The second branch can be read: “if n has the form S n₁ for some n₁, then return n₁.”

Remark: numeric subscripts can be conveniently inputed by typing \1, \2, .... This feature is available in the Lean web interface and Emacs mode.

Now, we define the function minustwo using two nested cases_on.

import logic

namespace playground
inductive nat :=
O : nat,
S : nat → nat
namespace nat

-- BEGIN
definition minustwo (n : nat) : nat :=
cases_on n
  O                     -- n is O
  (fun n₁, cases_on n₁  -- n is S n₁
    O                   -- n₁ is O
    (fun n₂, n₂))       -- n₁ is S n₂

eval minustwo (S (S (S O)))

example : minustwo (S (S (S O))) = (S O) :=
rfl
-- END
end nat
end playground

Lean provides support for parsing and printing numeric types as ordinary arabic numerals. The “trick” is based on a type called num that has builtin support for parsing and printing using arabic numerals. If we want similar support for other numeric types we must define a coercion to num. The nat type in standard library provides that.

import data.nat
open nat

check succ 2
eval succ 2

In the example above, succ has type nat → nat, and 2 is a num. To make the expression type check, Lean automatically injects a coercion from num to nat. By default, Lean does not display coercions. We can change that by setting the option pp.coercions. Note that, in the following example, we use the standard library nat type.

import data.nat
open nat
-- BEGIN
set_option pp.coercions true
check succ 2

example : succ 2 = succ (of_num 2) :=
rfl

check of_num
-- END

The coercion of_num is just a function from num to nat.

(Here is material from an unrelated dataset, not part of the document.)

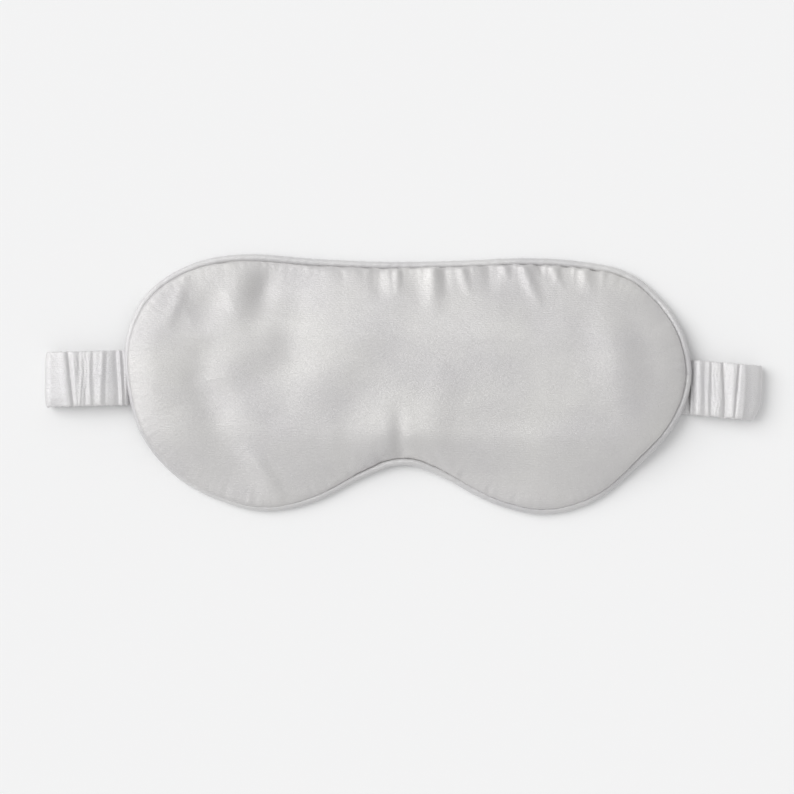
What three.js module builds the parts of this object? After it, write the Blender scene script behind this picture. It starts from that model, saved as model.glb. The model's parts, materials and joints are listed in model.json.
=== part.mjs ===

Returning to our nat type, the constructor S has the type nat → nat, just like the functions minustwo and pred:

import logic

namespace playground
inductive nat :=
O : nat,
S : nat → nat
namespace nat
definition pred (n : nat) : nat :=
cases_on n
  O
  (fun (n₁ : nat), n₁)

definition minustwo (n : nat) : nat :=
pred (pred n)

-- BEGIN
check S
check pred
check minustwo
-- END
end nat
end playground

These are all things that can be applied to a number to yield a number. However, there is a fundamental difference: functions like pred and minustwo come with computation rules – e.g., the definition of pred says that pred (S (S O)) can be simplified to S O – while the definition of S has no such behavior attached. Although it is like a function in the sense that it can be applied to an argument, it does not do anything at all! For most function definitions over numbers, pure case analysis is not enough: we also need recursion. For example, to check that a number n is even, we may need to recursively check whether n-1 is odd. We can also write this kind of function using recursors. Lean automatically generates different recursors whenever an inductive datatype is declared. The recursor rec_on is similar to cases_on, but it provides a recursive parameter.

import logic

namespace playground

inductive boolean :=
true, false

namespace boolean
  definition neg (b : boolean) : boolean :=
  cases_on b false true
end boolean

open boolean

inductive nat :=
O : nat,
S : nat → nat

namespace nat
-- BEGIN
definition even (n : nat) : boolean :=
rec_on n
  true
  (fun (n₁ : nat) (r : boolean), neg r)

eval even O
eval even (S O)
eval even (S (S O))
-- END
end nat
end playground

The definition above can be read as: “if n is O, then it is even; if n has the form S n₁ for some n₁, and n₁ is even (this information is stored in r), then n₁ is not even”. We say r is the recursive parameter in the minor premise associated with the constructor S. For non-recursive inductive datatypes, the recursors cases_on and rec_on are identical.

import logic

inductive boolean :=
true, false

-- BEGIN
check boolean.rec_on
check boolean.cases_on
-- END

We can define odd in a similar way, but here is a simpler definition:

import logic

namespace playground

inductive boolean :=
true, false

namespace boolean
  definition neg (b : boolean) : boolean :=
  cases_on b false true
end boolean

open boolean

inductive nat :=
O : nat,
S : nat → nat

namespace nat
definition even (n : nat) : boolean :=
rec_on n
  true
  (fun (n₁ : nat) (r : boolean), neg r)

-- BEGIN
definition odd (n : nat) : boolean :=
neg (even n)

example : odd (S O) = true :=
rfl

example : odd (S (S (S (S O)))) = false :=
rfl
-- END
end nat
end playground

Naturally, we can also define multi-argument functions using recursors.

import logic
namespace playground

inductive nat :=
O : nat,
S : nat → nat

namespace nat
-- BEGIN
definition add (n m : nat) : nat :=
rec_on n
  m
  (fun (n₁ : nat) (r : nat), S r)

-- Adding three to two gives us five, as we would expect.
example : add (S (S (S O))) (S (S O)) = S (S (S (S (S O)))) :=
rfl
-- END
end nat
end playground

The definition above can be read: “if n is O, then the result of the addition is m; if n has the form S n₁ for some n₁ and r contains add n₁ m, then return S r”.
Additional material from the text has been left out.